Before he locked his pilot out of the cockpit and intentionally sent 149 people to their deaths on a French mountainside, Germanwings co-pilot Andreas Lubitz was an apparently happy guy with hobbies and a picturesque house in Montabaur, Germany. A neighbor who knew him tells Le Figaro that Lubitz "was completely normal. He was very happy to have his job. He had attained his dream of having become a professional pilot." Lufthansa CEO Carsten Spohr, speaking at a press conference today, per the Guardian, said the revelation that the crash was intentional "leaves us absolutely speechless. I [wouldn't] have been able to imagine that the situation would have got even worse." Here's what else is known about Lubitz:
- He was an avid runner and a member of Montabaur flight club called LSC Westerwald.

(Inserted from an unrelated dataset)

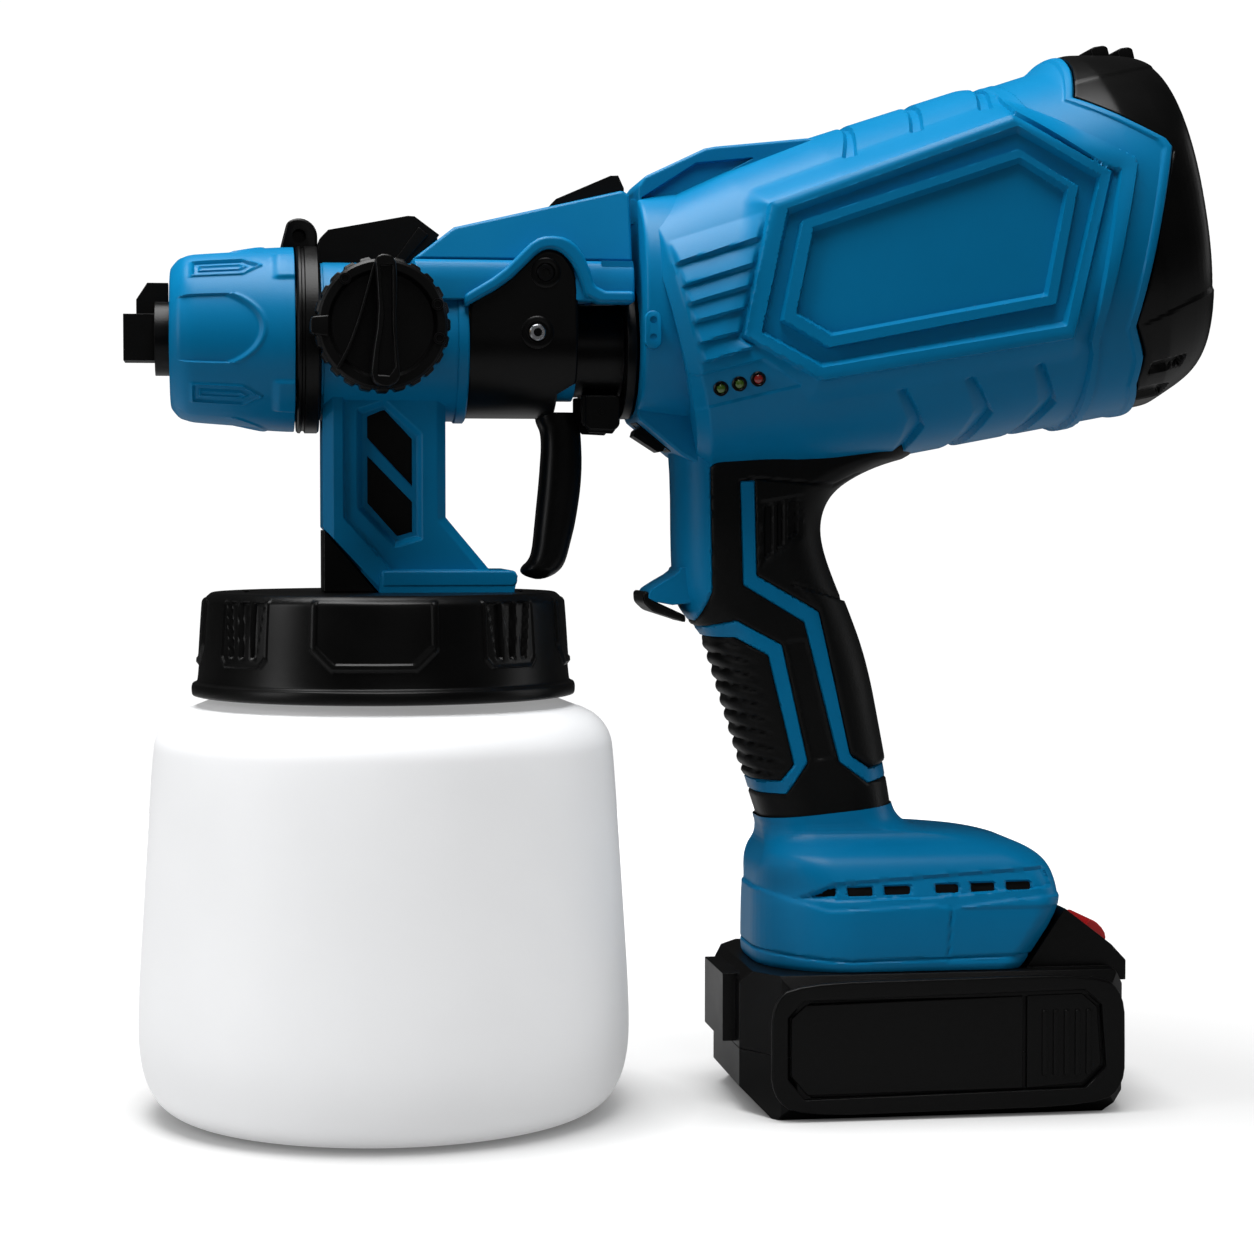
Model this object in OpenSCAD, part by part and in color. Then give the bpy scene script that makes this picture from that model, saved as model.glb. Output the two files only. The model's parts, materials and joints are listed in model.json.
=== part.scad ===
// Cordless turbine paint sprayer: a spray head with a hanging cup, a turbine body with a
// handle, and a slide-on battery pack. It stands on the cup and the pack.
// +X points to the back, away from the nozzle, +Z up; the origin is on the floor, on the cup's axis.

/* [Cup] */
// Largest outer radius of the cup
cup_r = 68; // [60:0.5:72]
// Height of the cup's rim above the floor
cup_h = 135.5; // [128:0.5:150]
// Wall of the cup
cup_wall = 2.2; // [1.6:0.1:3]
// Radius of the flat foot that the cup stands on
cup_foot_r = 54; // [45:0.5:58]
// Height of the widest part of the cup
belly_z = 27; // [20:1:35]
// How much narrower the cup is at its shoulder than at its belly
cup_draft = 4.6; // [2:0.2:8]
// Outer radius of the cup's threaded neck
cup_neck_r = 45.8; // [43:0.2:47]
// Height of the cup's neck, from shoulder to rim
cup_neck_h = 22.5; // [18:0.5:26]

/* [Collar and cover] */
// Outer radius of the collar's flange
collar_r = 53; // [51:0.2:56]
// Height of the collar
collar_h = 28.4; // [25:0.2:30]
// Radius of the cover's raised deck, on which the neck stands
deck_r = 37.7; // [35:0.1:39]
// Height of the deck above the cup's rim
deck_h = 7.9; // [7:0.1:9]
// Thickness of the rubber gasket
gasket_t = 1; // [0.6:0.1:2]
// Outer radius of the suction tube
tube_r = 4; // [3:0.1:5]
// Distance of the suction tube in front of the cup's axis
tube_x = 7; // [5:0.5:9]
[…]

- Lubitz began his training in 2008; he completed it after an unexplained interruption of several months, per CNN. Spohr says there was nothing unusual about that, or the results of his training, but the company says it will look into it. Lubitz initially worked as a flight attendant.
- An American law enforcement official tells CBS that part of Lubitz's training took place in Phoenix between July and November 2010; Lubitz was last in the US in October.
- Lubitz had passed all flight and medical exams and had been deemed "100% fit to fly," Spohr said. "This is a shock. We select cockpit personnel carefully."
- Spohr declined to discuss whether Lubitz committed suicide, the Guardian notes, saying, "we can only speculate what might have been the motivation of the co-pilot." Then rather more succinctly, per CNN: "If a person kills himself and also 149 other people, another word should be used—not suicide."